New drugs being approved for treatment of patients with cancer are providing an average of only 2.5 months of extra life, a leading researcher has told the World Oncology Forum (WOF). Tito Fojo, Professor of Medicine at Columbia University, New York, and a former principal investigator for the National Cancer Institute, said that the clinical trials system was largely delivering marginal benefits to patients at great cost.
The 86 therapies approved by the Food and Drug Administration in the US between 2006 and 2017 to treat solid tumours had a median gain in progression free survival of 2.55 months and an overall survival gain of 2.45 months. Between one and two thirds of cancer therapies approved for solid tumours in the US and in Europe may be harming as many patients as they help.
Tito Fojo told WOF, at its meeting in Lugano in October, “Every therapy that we begin on a patient has a chance to benefit them, but it also has a chance to harm them. If on top of that you add the harm that comes from the toxicity of drugs, a lot of therapies are actually more likely to harm you than to benefit you.”
The current system brings substantial profits for the development of me-too drugs that add little to current options, while too little research is being done into discovering which patients are most likely to benefit, he said.
Interviewed during the WOF, Tito Fojo, said: “Every drug is good for a small fraction of patients. The problem is identifying that small fraction of patients and it is incredible how difficult that is proving. It is also incredible how quickly that becomes less and less interesting.”
It was easy to blame ‘evil’ pharmaceutical companies but cancer scientists have to share the blame for losing focus.
“We want to part of the new and exciting therapies, not trying to understand why a drug approved five or even ten years ago is effective in only a small fraction of patients and who those are. We have drugs that are not very good in the large majority of patients but are actually quite good in a fraction of patients, but we have no idea who those patients are.”

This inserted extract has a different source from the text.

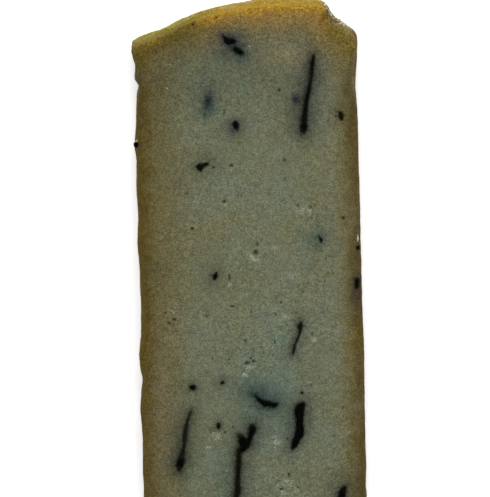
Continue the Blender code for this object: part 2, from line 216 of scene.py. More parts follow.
# Soft stains in the paste, by kind: (across, along, half width, half length, strength), and for
# some their turn in degrees.
STAINS = {
    "tan": [(15, 61, 10, 4, 0.45, -6), (25.5, 54, 3.5, 5.5, 0.2), (29.2, -28.5, 2.6, 3.5, 0.25)],
    "ochre": [
        (26.5, 25, 3, 14, 0.12), (26.5, -40, 3, 22, 0.12), (-17.5, 4, 6, 22, 0.2),
        (-30, 62, 5, 3.5, 0.25, 15),
    ],
    "honey": [
        (-31.4, -31, 1.6, 13, 0.28), (-30.8, -24, 2.6, 6.5, 0.6), (-30.9, -39.8, 2.5, 3, 0.7),
        (-31.4, -52, 1.7, 3.2, 0.4), (-30, 60, 2.8, 3.4, 0.6), (31.3, -24, 1.4, 7, 0.35),
    ],
    "pale": [
        (31.7, 52, 1, 3, 0.5), (-27, -44, 3.4, 25, 0.2), (-20, -41, 6, 3.2, 0.2),
        (-22, -23, 4, 4, 0.15), (29.8, 13.5, 2.2, 8, 0.2), (30.5, -44, 2.4, 3.8, 0.2),
    ],
    "mint": [
        (-6.5, 43.4, 3.4, 1.8, 0.22), (8.4, -22.5, 2.6, 3.2, 0.3), (0.5, -46.2, 3, 2.2, 0.16),
        (7, -15, 4, 2.6, 0.16),
    ],
    "aqua": [
        (4, -42, 16, 22, 0.3), (-8.5, -60, 12, 12, 0.25), (9, -24, 3.4, 3.5, 0.35, 15),
        (16.5, 5, 3, 7, 0.28), (19.5, 43, 2.4, 8, 0.2),
    ],
    "teal": [
        (-1.4, 59.6, 1.9, 1.8, 0.5), (-11.7, 44, 1.5, 2.8, 0.62, -15),
        (-9.3, 45, 1.9, 1.2, 0.85, 20), (0.2, 58.5, 3, 3, 0.2, 30), (20.1, 7.1, 1.9, 2.1, 0.5, 10),
        (20.8, 9.4, 1.5, 1.2, 0.25), (1.4, -38, 6, 4.5, 0.45, -25), (-8.5, -66, 3.2, 6, 0.2),
        (-18.9, -59.2, 0.9, 1, 0.6), (-1.5, 67, 4.5, 2.6, 0.32),
    ],
    "violet": [
        (-10.8, 48.5, 4.4, 6, 0.42), (15.2, 47, 4.6, 6, 0.3), (-20.8, -55, 3.5, 7, 0.26),
        (-6, 62.8, 3.2, 3.2, 0.52), (0.2, 61.4, 1.1, 1.5, 0.35), (-10.2, 50.4, 0.9, 1.5, 0.75),
        (-10.75, 48, 1.9, 3.4, 0.45), (14.6, 47.8, 1.6, 1.7, 1), (14.2, 49.3, 1.4, 1.2, 0.5),
        (13.9, 45.4, 1.7, 2.4, 0.45, -20), (20.9, 53.5, 1, 2.6, 0.2), (3, -37.8, 1.8, 2, 0.25),
        (12, -22, 1.2, 1.6, 0.15), (15.4, -22.5, 1, 2.2, 0.18), (14.5, -29.5, 3.5, 5, 0.05, 15),
        (-1.7, -60, 1.8, 4.2, 0.2), (16.6, -47, 1.2, 4.5, 0.35), (10.9, -49, 1.8, 5, 0.36),
        (-21.9, -52, 1, 4.5, 0.15, 6), (31.6, -9.5, 0.9, 2.6, 0.85), (30.6, -10.5, 1.8, 4, 0.5),
        (30.8, 1.5, 1.6, 3, 0.16), (-31.2, 35.2, 0.9, 1.2, 0.4), (0.5, 61.8, 2, 2, 0.15),
        (0.3, -54.2, 1.4, 2.4, 0.3),
    ],
    "smoke": [
        (11.5, 30, 1.8, 1.6, 0.2), (-12, -49.5, 1.4, 1.6, 0.25), (4.5, -26.5, 2, 2, 0.13),
        (20, -26, 1.8, 1.8, 0.2),
    ],
    "blue": [
        (-10.9, 47.7, 1.5, 2.4, 1, -8), (-1.2, -37.4, 2.3, 2.3, 0.4, -25),
        (-0.1, -38.6, 0.7, 0.7, 0.75), (0.5, -39.4, 0.6, 0.7, 0.8),
        (1.2, -42.3, 2.6, 1.6, 0.4, -20), (-22.3, -62.4, 1.9, 1.2, 0.25),
    ],
    "olive": [
        (-12, 43.8, 0.5, 0.7, 0.55), (-30.8, 56.5, 1.8, 3.2, 0.32), (-28, -2, 6, 2.6, 0.17),
        (30.8, 61, 1.8, 2.8, 0.28), (30.2, 30, 2.2, 2.4, 0.2), (31, -67, 2, 4.5, 0.14),
        (-30.6, 44, 2, 4, 0.16),
    ],
    "brown": [
        # The brown stain at across 24.15 is painted shadow along the step at the rim's notch.
        (24.15, 72.3, 0.4, 1.6, 0.95), (31.2, -8.4, 1.3, 1.8, 0.5), (23, 71.4, 0.8, 2.4, 0.7, -25),
    ],
    "dark": [
        # The dark stains at (-14.7, 70.4), (-8, 72.3) and (9.8, 50.6) are painted shade in holes.
        (-11.1, 47.7, 0.7, 1.2, 0.4, -10), (14.3, 47.5, 0.6, 0.7, 0.45),
        # The dark stain at across 24.15 is painted shadow along the step at the rim's notch.
        (24.15, 72.6, 0.2, 1.1, 0.6), (32.1, 6.2, 0.25, 1.5, 0.5), (-14.7, 70.4, 0.5, 0.45, 1),
        (-8, 72.3, 0.4, 0.35, 0.75), (9.8, 50.6, 0.35, 0.35, 0.7),
    ],
}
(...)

This was true he said not only for older drugs like bevacizumab, but also for the new immunotherapies targeting PD-1 or PD-L1 which bring huge benefits but only to some patients. “We are not even through the first few years of this and you are starting to see already some people growing increasingly disinterested in pursuing something that will indicate to us who will benefit and who will not.”
Tito Fojo says a better research and trials system would deliver longer survival benefits. “I think we as a society don’t want to be spending a lot of money on drugs that are ineffective. We want to turn our energies and our resources to conducting trials that are meaningful and will be valuable for our patients and for society as a whole.”